- **PROBLEM**: All of the data needs to be repeated exactly.

++++++++++

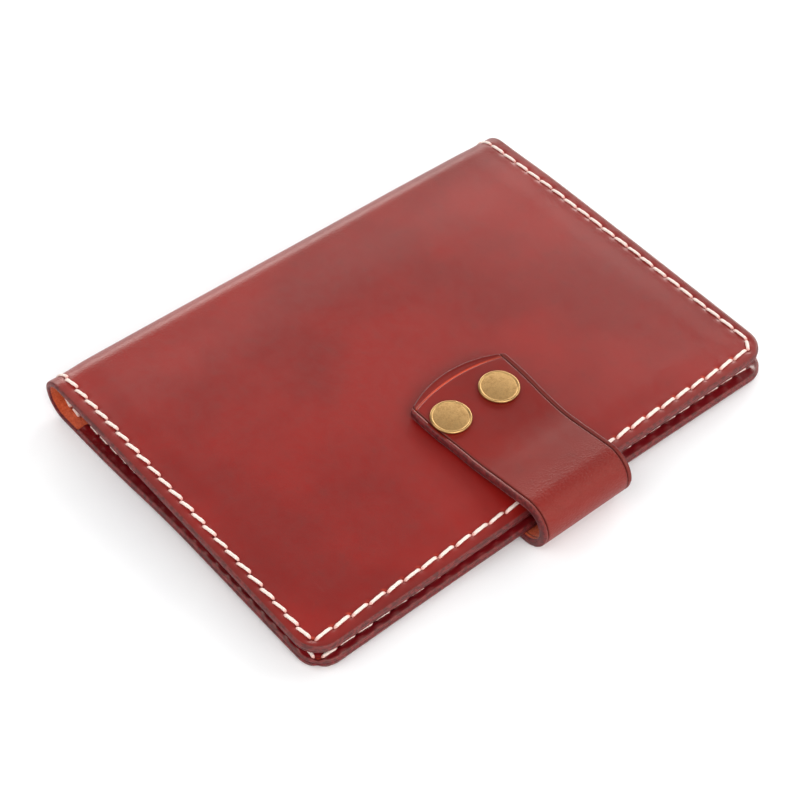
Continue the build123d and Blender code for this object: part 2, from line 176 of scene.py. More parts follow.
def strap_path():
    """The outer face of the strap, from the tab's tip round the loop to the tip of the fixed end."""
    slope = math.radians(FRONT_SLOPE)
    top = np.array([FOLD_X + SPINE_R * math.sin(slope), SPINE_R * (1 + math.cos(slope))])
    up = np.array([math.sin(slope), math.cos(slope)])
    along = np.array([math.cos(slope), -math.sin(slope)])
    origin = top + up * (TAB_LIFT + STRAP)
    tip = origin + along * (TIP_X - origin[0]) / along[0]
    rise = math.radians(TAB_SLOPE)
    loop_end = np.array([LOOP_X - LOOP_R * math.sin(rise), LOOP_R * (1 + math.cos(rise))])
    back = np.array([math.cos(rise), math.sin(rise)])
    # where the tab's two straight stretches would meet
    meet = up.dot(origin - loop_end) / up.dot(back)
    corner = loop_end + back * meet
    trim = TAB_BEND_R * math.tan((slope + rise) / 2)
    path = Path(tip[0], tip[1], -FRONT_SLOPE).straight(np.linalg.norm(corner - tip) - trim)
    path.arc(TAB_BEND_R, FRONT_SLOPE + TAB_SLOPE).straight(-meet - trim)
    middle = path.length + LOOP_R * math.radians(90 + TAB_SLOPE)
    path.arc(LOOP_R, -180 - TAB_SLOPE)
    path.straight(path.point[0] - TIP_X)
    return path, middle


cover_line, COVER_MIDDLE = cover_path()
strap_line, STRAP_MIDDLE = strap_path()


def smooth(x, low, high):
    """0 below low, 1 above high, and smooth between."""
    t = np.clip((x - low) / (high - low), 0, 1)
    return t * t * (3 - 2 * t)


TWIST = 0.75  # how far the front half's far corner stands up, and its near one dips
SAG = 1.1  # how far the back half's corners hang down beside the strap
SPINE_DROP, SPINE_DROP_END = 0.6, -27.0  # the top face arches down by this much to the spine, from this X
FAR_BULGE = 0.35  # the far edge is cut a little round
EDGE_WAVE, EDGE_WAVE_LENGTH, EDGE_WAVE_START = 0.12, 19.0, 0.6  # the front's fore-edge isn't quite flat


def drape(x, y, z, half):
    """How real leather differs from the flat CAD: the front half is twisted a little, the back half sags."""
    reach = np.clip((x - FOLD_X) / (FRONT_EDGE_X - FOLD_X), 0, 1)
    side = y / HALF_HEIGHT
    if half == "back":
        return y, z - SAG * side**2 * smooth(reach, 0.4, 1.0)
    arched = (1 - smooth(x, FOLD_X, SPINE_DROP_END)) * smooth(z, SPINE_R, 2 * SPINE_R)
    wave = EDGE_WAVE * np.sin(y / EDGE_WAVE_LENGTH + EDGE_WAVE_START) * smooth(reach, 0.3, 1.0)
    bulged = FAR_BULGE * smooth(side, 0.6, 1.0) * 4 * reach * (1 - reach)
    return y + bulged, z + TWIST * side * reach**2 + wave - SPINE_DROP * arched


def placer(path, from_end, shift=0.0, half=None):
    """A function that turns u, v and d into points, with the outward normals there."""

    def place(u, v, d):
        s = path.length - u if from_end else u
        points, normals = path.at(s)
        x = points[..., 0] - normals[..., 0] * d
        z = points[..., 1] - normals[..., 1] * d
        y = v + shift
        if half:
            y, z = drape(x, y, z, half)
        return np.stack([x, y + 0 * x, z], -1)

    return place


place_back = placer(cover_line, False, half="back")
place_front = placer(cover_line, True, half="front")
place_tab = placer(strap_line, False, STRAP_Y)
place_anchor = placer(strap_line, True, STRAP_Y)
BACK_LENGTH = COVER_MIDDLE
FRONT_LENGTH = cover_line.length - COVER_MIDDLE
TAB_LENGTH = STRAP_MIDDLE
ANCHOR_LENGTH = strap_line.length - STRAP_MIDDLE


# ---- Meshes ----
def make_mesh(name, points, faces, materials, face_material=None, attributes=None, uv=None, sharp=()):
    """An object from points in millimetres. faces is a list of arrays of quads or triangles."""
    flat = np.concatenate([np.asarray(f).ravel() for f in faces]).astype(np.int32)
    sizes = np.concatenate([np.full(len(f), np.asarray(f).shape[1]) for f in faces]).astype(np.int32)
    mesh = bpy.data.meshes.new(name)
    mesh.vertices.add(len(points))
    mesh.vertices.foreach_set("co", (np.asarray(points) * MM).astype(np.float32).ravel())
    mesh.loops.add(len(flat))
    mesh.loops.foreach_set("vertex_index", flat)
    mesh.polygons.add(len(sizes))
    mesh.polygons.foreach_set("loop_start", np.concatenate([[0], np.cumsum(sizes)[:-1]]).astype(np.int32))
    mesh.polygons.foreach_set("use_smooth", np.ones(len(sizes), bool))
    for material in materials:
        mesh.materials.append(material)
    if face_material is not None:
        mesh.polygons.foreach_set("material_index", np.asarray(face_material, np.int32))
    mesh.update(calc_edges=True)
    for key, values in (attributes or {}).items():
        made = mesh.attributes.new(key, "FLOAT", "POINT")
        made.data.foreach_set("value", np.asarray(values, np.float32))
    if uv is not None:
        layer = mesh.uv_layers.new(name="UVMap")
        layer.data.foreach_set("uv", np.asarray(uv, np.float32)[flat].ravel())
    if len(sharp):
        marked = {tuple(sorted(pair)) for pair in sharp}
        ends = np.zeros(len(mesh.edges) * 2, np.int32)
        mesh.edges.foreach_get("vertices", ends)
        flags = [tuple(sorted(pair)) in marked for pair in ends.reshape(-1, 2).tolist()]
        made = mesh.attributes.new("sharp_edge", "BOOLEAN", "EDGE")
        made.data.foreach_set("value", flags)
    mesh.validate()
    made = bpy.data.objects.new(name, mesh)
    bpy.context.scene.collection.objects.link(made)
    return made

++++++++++

- **ANSWER TO THE PROBLEM**:
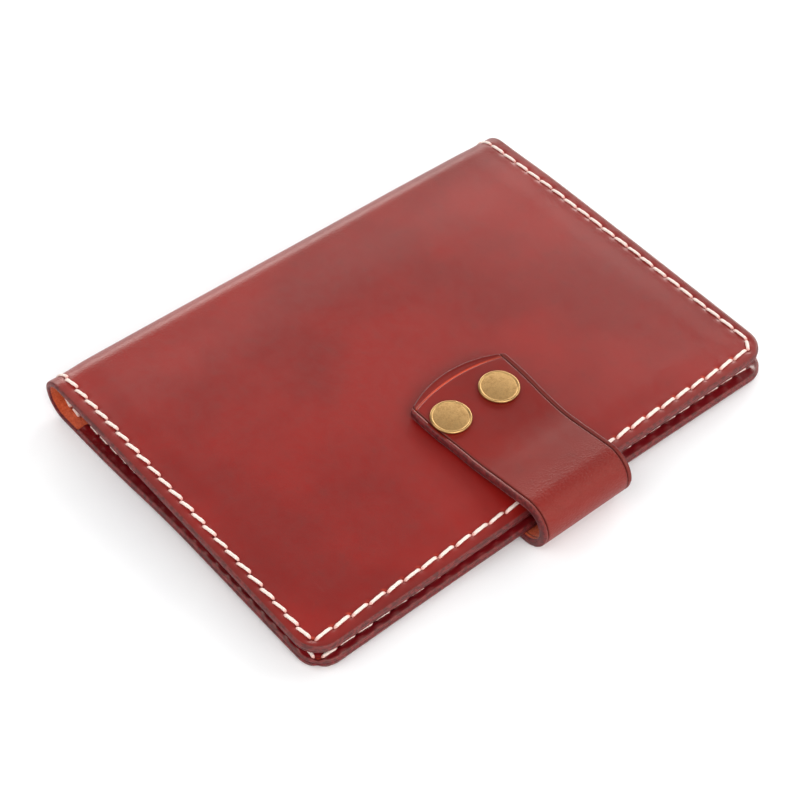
Continue the build123d and Blender code for this object: part 2, from line 176 of scene.py. More parts follow.
def strap_path():
    """The outer face of the strap, from the tab's tip round the loop to the tip of the fixed end."""
    slope = math.radians(FRONT_SLOPE)
    top = np.array([FOLD_X + SPINE_R * math.sin(slope), SPINE_R * (1 + math.cos(slope))])
    up = np.array([math.sin(slope), math.cos(slope)])
    along = np.array([math.cos(slope), -math.sin(slope)])
    origin = top + up * (TAB_LIFT + STRAP)
    tip = origin + along * (TIP_X - origin[0]) / along[0]
    rise = math.radians(TAB_SLOPE)
    loop_end = np.array([LOOP_X - LOOP_R * math.sin(rise), LOOP_R * (1 + math.cos(rise))])
    back = np.array([math.cos(rise), math.sin(rise)])
    # where the tab's two straight stretches would meet
    meet = up.dot(origin - loop_end) / up.dot(back)
    corner = loop_end + back * meet
    trim = TAB_BEND_R * math.tan((slope + rise) / 2)
    path = Path(tip[0], tip[1], -FRONT_SLOPE).straight(np.linalg.norm(corner - tip) - trim)
    path.arc(TAB_BEND_R, FRONT_SLOPE + TAB_SLOPE).straight(-meet - trim)
    middle = path.length + LOOP_R * math.radians(90 + TAB_SLOPE)
    path.arc(LOOP_R, -180 - TAB_SLOPE)
    path.straight(path.point[0] - TIP_X)
    return path, middle


cover_line, COVER_MIDDLE = cover_path()
strap_line, STRAP_MIDDLE = strap_path()


def smooth(x, low, high):
    """0 below low, 1 above high, and smooth between."""
    t = np.clip((x - low) / (high - low), 0, 1)
    return t * t * (3 - 2 * t)


TWIST = 0.75  # how far the front half's far corner stands up, and its near one dips
SAG = 1.1  # how far the back half's corners hang down beside the strap
SPINE_DROP, SPINE_DROP_END = 0.6, -27.0  # the top face arches down by this much to the spine, from this X
FAR_BULGE = 0.35  # the far edge is cut a little round
EDGE_WAVE, EDGE_WAVE_LENGTH, EDGE_WAVE_START = 0.12, 19.0, 0.6  # the front's fore-edge isn't quite flat


def drape(x, y, z, half):
    """How real leather differs from the flat CAD: the front half is twisted a little, the back half sags."""
    reach = np.clip((x - FOLD_X) / (FRONT_EDGE_X - FOLD_X), 0, 1)
    side = y / HALF_HEIGHT
    if half == "back":
        return y, z - SAG * side**2 * smooth(reach, 0.4, 1.0)
    arched = (1 - smooth(x, FOLD_X, SPINE_DROP_END)) * smooth(z, SPINE_R, 2 * SPINE_R)
    wave = EDGE_WAVE * np.sin(y / EDGE_WAVE_LENGTH + EDGE_WAVE_START) * smooth(reach, 0.3, 1.0)
    bulged = FAR_BULGE * smooth(side, 0.6, 1.0) * 4 * reach * (1 - reach)
    return y + bulged, z + TWIST * side * reach**2 + wave - SPINE_DROP * arched


def placer(path, from_end, shift=0.0, half=None):
    """A function that turns u, v and d into points, with the outward normals there."""

    def place(u, v, d):
        s = path.length - u if from_end else u
        points, normals = path.at(s)
        x = points[..., 0] - normals[..., 0] * d
        z = points[..., 1] - normals[..., 1] * d
        y = v + shift
        if half:
            y, z = drape(x, y, z, half)
        return np.stack([x, y + 0 * x, z], -1)

    return place


place_back = placer(cover_line, False, half="back")
place_front = placer(cover_line, True, half="front")
place_tab = placer(strap_line, False, STRAP_Y)
place_anchor = placer(strap_line, True, STRAP_Y)
BACK_LENGTH = COVER_MIDDLE
FRONT_LENGTH = cover_line.length - COVER_MIDDLE
TAB_LENGTH = STRAP_MIDDLE
ANCHOR_LENGTH = strap_line.length - STRAP_MIDDLE


# ---- Meshes ----
def make_mesh(name, points, faces, materials, face_material=None, attributes=None, uv=None, sharp=()):
    """An object from points in millimetres. faces is a list of arrays of quads or triangles."""
    flat = np.concatenate([np.asarray(f).ravel() for f in faces]).astype(np.int32)
    sizes = np.concatenate([np.full(len(f), np.asarray(f).shape[1]) for f in faces]).astype(np.int32)
    mesh = bpy.data.meshes.new(name)
    mesh.vertices.add(len(points))
    mesh.vertices.foreach_set("co", (np.asarray(points) * MM).astype(np.float32).ravel())
    mesh.loops.add(len(flat))
    mesh.loops.foreach_set("vertex_index", flat)
    mesh.polygons.add(len(sizes))
    mesh.polygons.foreach_set("loop_start", np.concatenate([[0], np.cumsum(sizes)[:-1]]).astype(np.int32))
    mesh.polygons.foreach_set("use_smooth", np.ones(len(sizes), bool))
    for material in materials:
        mesh.materials.append(material)
    if face_material is not None:
        mesh.polygons.foreach_set("material_index", np.asarray(face_material, np.int32))
    mesh.update(calc_edges=True)
    for key, values in (attributes or {}).items():
        made = mesh.attributes.new(key, "FLOAT", "POINT")
        made.data.foreach_set("value", np.asarray(values, np.float32))
    if uv is not None:
        layer = mesh.uv_layers.new(name="UVMap")
        layer.data.foreach_set("uv", np.asarray(uv, np.float32)[flat].ravel())
    if len(sharp):
        marked = {tuple(sorted(pair)) for pair in sharp}
        ends = np.zeros(len(mesh.edges) * 2, np.int32)
        mesh.edges.foreach_get("vertices", ends)
        flags = [tuple(sorted(pair)) in marked for pair in ends.reshape(-1, 2).tolist()]
        made = mesh.attributes.new("sharp_edge", "BOOLEAN", "EDGE")
        made.data.foreach_set("value", flags)
    mesh.validate()
    made = bpy.data.objects.new(name, mesh)
    bpy.context.scene.collection.objects.link(made)
    return made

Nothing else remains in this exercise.